* _Supplied data_
···

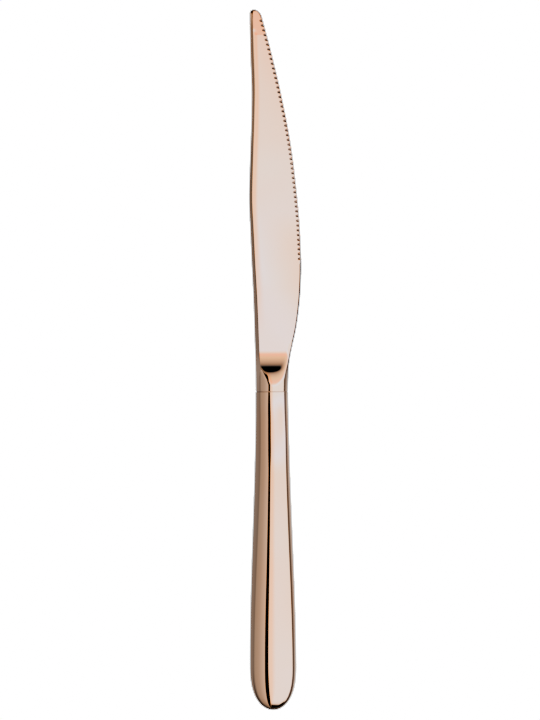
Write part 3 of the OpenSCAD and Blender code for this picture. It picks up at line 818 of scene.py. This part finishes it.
# A square under the handle: white to the camera, a paler or darker glow in the metal, and open from below.
def makeFloor():
    low, size = -handle["thick"] / 2, paper["size"]
    corners = np.array([[-size, -size, low], [size, -size, low], [size, size, low], [-size, size, low]])
    mesh = bpy.data.meshes.new("floor")
    mesh.from_pydata((corners * millimetre).tolist(), [], [[0, 1, 2, 3]])
    floor = bpy.data.objects.new("floor", mesh)
    bpy.context.scene.collection.objects.link(floor)
    material, tree = newMaterial("paleFloor")
    path = addNode(tree, "ShaderNodeLightPath")
    strength = mixed(tree, "FLOAT", path.outputs["Is Camera Ray"], metalGlow(tree), studio["whiteSeen"])
    glow = addNode(tree, "ShaderNodeEmission", {"Strength": strength})
    facing = addNode(tree, "ShaderNodeNewGeometry")
    clear = addNode(tree, "ShaderNodeBsdfTransparent")
    mix = addNode(tree, "ShaderNodeMixShader", {
        0: facing.outputs["Backfacing"], 1: glow.outputs[0], 2: clear.outputs[0]})
    addNode(tree, "ShaderNodeOutputMaterial", {"Surface": mix.outputs[0]})
    mesh.materials.append(material)


# The display curve: straight up to the brightest metal, then a fast climb to the white of the paper.
def setDisplay():
    display = bpy.context.scene.view_settings
    display.view_transform = "AgX"
    display.look = "AgX - Medium High Contrast"
    display.use_curve_mapping = True
    curve = display.curve_mapping
    curve.use_clip = False
    curve.white_level = (studio["whiteSeen"],) * 3
    points = curve.curves[3].points  # the curve of all the channels together
    points.new(studio["whiteFrom"] / studio["whiteSeen"], studio["whiteFrom"])
    points[-1].location = (1, studio["whiteShown"])
    for point in points:
        point.handle_type = "VECTOR"
    curve.update()


# Putting it together

makeCamera()
print("camera set")
marks = polishGroup()
bladeSteel = roseMaterial("roseBladeSteel", "blade", marks)
shellSteel = roseMaterial("roseShellSteel", "shell", marks)
weldSteel = roseMaterial("roseWeld", "weld", marks)
solder = grainMaterial("dullSolder", solderFinish)
cement = grainMaterial("greyCement", cementFinish)
print("finishes made")

pieces = [
    (makeBlade(), "blade", "blade_steel", bladeSteel),
    (makeShell("handleFront", 1), "handle_shell_front", "shell_steel", shellSteel),
    (makeShell("handleBack", -1), "handle_shell_back", "shell_steel", shellSteel),
    (makeWeld(), "seam_weld", "weld", weldSteel),
]
for piece, node, slotName, material in pieces:
    piece.data.materials.append(material)
    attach(piece, "root")
    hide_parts(node)
for node, material in (("solder_ring", solder), ("cement_filling", cement)):
    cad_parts[node].material_slots[0].material = material
print("pieces placed")

makeWorld()
makeFloor()
setDisplay()
print("studio lit")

···

* _Task details_
Return all the data exactly as given.

* _Result below_
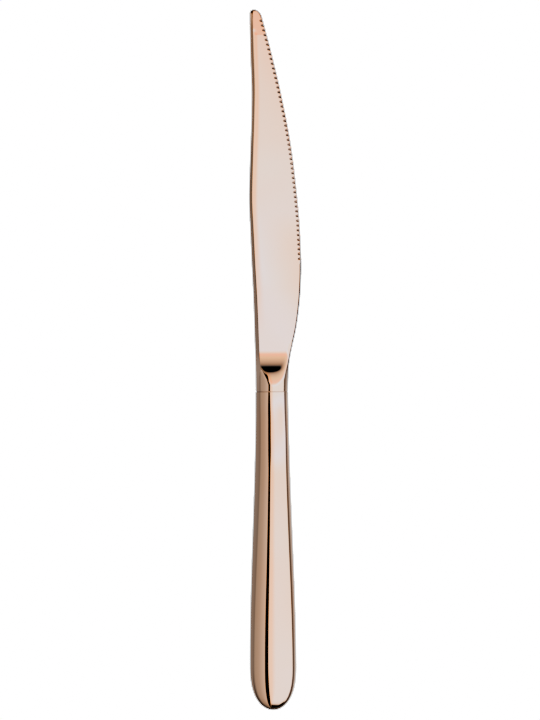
Write part 3 of the OpenSCAD and Blender code for this picture. It picks up at line 818 of scene.py. This part finishes it.
# A square under the handle: white to the camera, a paler or darker glow in the metal, and open from below.
def makeFloor():
    low, size = -handle["thick"] / 2, paper["size"]
    corners = np.array([[-size, -size, low], [size, -size, low], [size, size, low], [-size, size, low]])
    mesh = bpy.data.meshes.new("floor")
    mesh.from_pydata((corners * millimetre).tolist(), [], [[0, 1, 2, 3]])
    floor = bpy.data.objects.new("floor", mesh)
    bpy.context.scene.collection.objects.link(floor)
    material, tree = newMaterial("paleFloor")
    path = addNode(tree, "ShaderNodeLightPath")
    strength = mixed(tree, "FLOAT", path.outputs["Is Camera Ray"], metalGlow(tree), studio["whiteSeen"])
    glow = addNode(tree, "ShaderNodeEmission", {"Strength": strength})
    facing = addNode(tree, "ShaderNodeNewGeometry")
    clear = addNode(tree, "ShaderNodeBsdfTransparent")
    mix = addNode(tree, "ShaderNodeMixShader", {
        0: facing.outputs["Backfacing"], 1: glow.outputs[0], 2: clear.outputs[0]})
    addNode(tree, "ShaderNodeOutputMaterial", {"Surface": mix.outputs[0]})
    mesh.materials.append(material)


# The display curve: straight up to the brightest metal, then a fast climb to the white of the paper.
def setDisplay():
    display = bpy.context.scene.view_settings
    display.view_transform = "AgX"
    display.look = "AgX - Medium High Contrast"
    display.use_curve_mapping = True
    curve = display.curve_mapping
    curve.use_clip = False
    curve.white_level = (studio["whiteSeen"],) * 3
    points = curve.curves[3].points  # the curve of all the channels together
    points.new(studio["whiteFrom"] / studio["whiteSeen"], studio["whiteFrom"])
    points[-1].location = (1, studio["whiteShown"])
    for point in points:
        point.handle_type = "VECTOR"
    curve.update()


# Putting it together

makeCamera()
print("camera set")
marks = polishGroup()
bladeSteel = roseMaterial("roseBladeSteel", "blade", marks)
shellSteel = roseMaterial("roseShellSteel", "shell", marks)
weldSteel = roseMaterial("roseWeld", "weld", marks)
solder = grainMaterial("dullSolder", solderFinish)
cement = grainMaterial("greyCement", cementFinish)
print("finishes made")

pieces = [
    (makeBlade(), "blade", "blade_steel", bladeSteel),
    (makeShell("handleFront", 1), "handle_shell_front", "shell_steel", shellSteel),
    (makeShell("handleBack", -1), "handle_shell_back", "shell_steel", shellSteel),
    (makeWeld(), "seam_weld", "weld", weldSteel),
]
for piece, node, slotName, material in pieces:
    piece.data.materials.append(material)
    attach(piece, "root")
    hide_parts(node)
for node, material in (("solder_ring", solder), ("cement_filling", cement)):
    cad_parts[node].material_slots[0].material = material
print("pieces placed")

makeWorld()
makeFloor()
setDisplay()
print("studio lit")